→ TASK STATEMENT:
Return only what lies between the first line of the entries and the line containing "overrun = 5.0", both lines included.
***** PROVIDED DATA *****
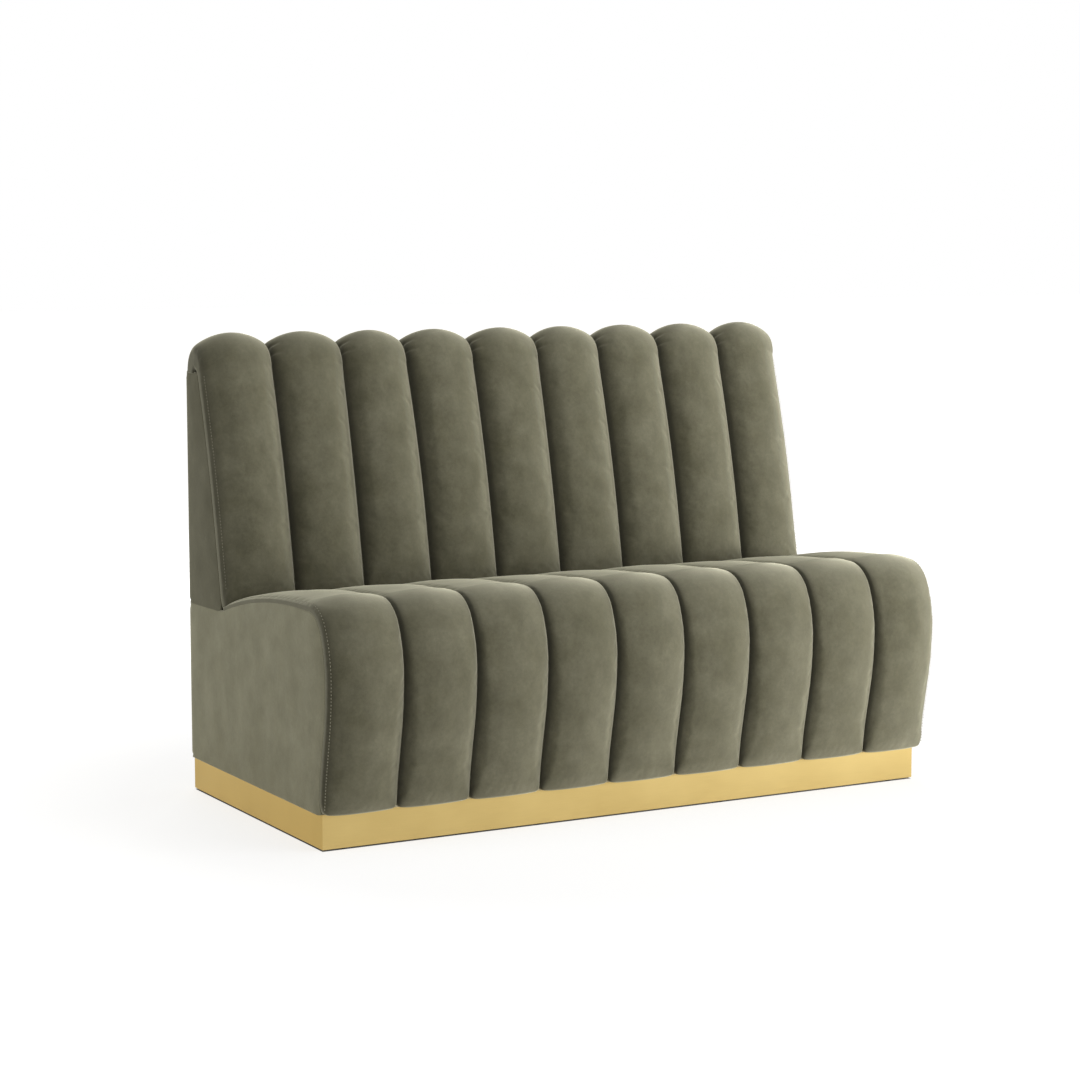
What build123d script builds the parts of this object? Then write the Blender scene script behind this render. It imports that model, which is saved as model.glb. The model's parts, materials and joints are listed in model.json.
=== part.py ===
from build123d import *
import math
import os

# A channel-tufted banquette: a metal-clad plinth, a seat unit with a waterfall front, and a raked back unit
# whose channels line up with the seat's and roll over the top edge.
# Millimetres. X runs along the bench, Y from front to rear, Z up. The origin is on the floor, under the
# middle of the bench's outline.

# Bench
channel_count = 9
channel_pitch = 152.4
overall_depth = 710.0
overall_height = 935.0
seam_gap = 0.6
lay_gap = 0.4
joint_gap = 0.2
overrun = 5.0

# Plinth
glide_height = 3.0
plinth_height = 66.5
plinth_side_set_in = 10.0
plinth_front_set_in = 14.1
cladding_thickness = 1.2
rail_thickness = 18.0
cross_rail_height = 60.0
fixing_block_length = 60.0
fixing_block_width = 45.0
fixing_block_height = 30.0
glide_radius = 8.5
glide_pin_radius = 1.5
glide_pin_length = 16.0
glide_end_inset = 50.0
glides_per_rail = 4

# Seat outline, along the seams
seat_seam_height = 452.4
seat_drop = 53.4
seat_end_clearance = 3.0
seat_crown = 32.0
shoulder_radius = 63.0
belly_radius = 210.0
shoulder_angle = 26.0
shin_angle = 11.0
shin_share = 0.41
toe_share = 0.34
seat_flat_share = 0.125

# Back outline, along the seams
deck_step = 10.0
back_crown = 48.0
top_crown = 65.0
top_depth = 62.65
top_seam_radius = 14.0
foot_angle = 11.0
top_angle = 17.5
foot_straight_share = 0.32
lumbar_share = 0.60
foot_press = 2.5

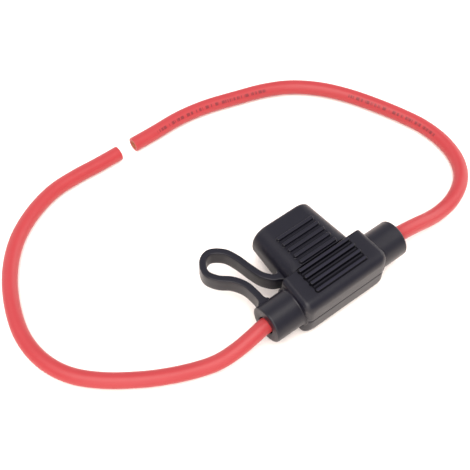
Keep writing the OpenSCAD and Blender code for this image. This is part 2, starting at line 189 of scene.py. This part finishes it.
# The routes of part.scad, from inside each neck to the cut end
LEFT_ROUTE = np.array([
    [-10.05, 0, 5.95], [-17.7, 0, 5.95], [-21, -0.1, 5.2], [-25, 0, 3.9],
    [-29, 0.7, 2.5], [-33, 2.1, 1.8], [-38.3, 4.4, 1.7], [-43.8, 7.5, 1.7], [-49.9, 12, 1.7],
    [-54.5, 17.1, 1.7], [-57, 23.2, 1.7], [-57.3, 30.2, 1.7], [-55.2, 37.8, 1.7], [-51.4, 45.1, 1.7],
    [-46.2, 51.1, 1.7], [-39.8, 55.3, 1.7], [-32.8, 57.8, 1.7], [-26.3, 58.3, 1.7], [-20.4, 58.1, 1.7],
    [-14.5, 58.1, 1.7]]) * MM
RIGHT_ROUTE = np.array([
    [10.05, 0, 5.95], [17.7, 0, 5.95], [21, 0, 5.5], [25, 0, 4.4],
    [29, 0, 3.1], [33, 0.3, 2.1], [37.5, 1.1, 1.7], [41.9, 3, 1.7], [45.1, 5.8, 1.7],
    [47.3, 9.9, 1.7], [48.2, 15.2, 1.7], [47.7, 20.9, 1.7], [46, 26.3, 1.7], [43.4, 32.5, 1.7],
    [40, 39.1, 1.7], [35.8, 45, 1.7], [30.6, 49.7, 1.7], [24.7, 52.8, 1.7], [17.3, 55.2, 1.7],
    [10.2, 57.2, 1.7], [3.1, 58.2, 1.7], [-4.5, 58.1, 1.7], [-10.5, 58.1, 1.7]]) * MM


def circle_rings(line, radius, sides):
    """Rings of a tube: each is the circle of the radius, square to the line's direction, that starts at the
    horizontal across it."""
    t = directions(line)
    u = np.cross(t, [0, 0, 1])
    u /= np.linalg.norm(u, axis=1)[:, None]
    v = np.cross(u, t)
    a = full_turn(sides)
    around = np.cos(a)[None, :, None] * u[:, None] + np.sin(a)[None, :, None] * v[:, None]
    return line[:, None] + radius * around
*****
→ CORRECT OUTPUT:
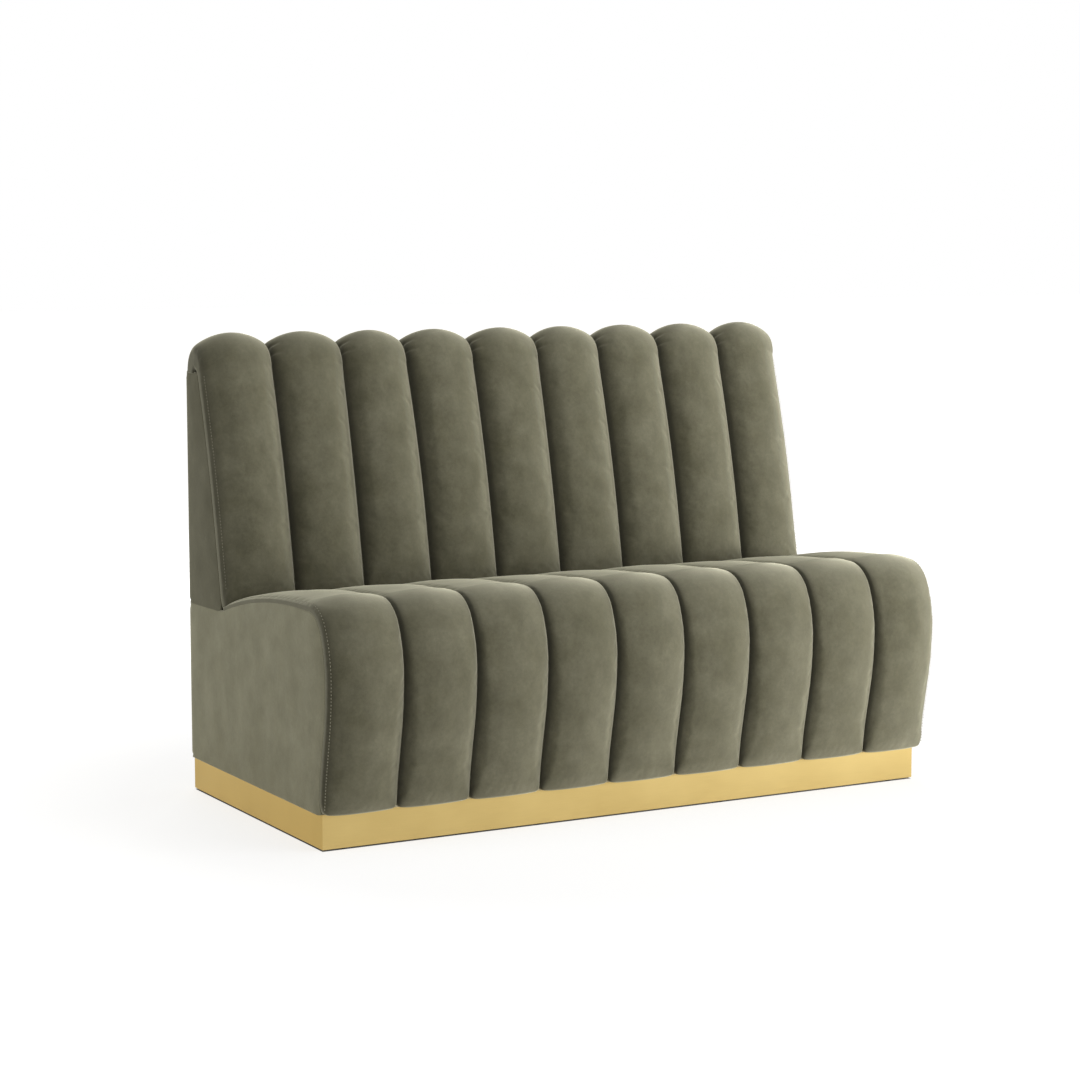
What build123d script builds the parts of this object? Then write the Blender scene script behind this render. It imports that model, which is saved as model.glb. The model's parts, materials and joints are listed in model.json.
=== part.py ===
from build123d import *
import math
import os

# A channel-tufted banquette: a metal-clad plinth, a seat unit with a waterfall front, and a raked back unit
# whose channels line up with the seat's and roll over the top edge.
# Millimetres. X runs along the bench, Y from front to rear, Z up. The origin is on the floor, under the
# middle of the bench's outline.

# Bench
channel_count = 9
channel_pitch = 152.4
overall_depth = 710.0
overall_height = 935.0
seam_gap = 0.6
lay_gap = 0.4
joint_gap = 0.2
overrun = 5.0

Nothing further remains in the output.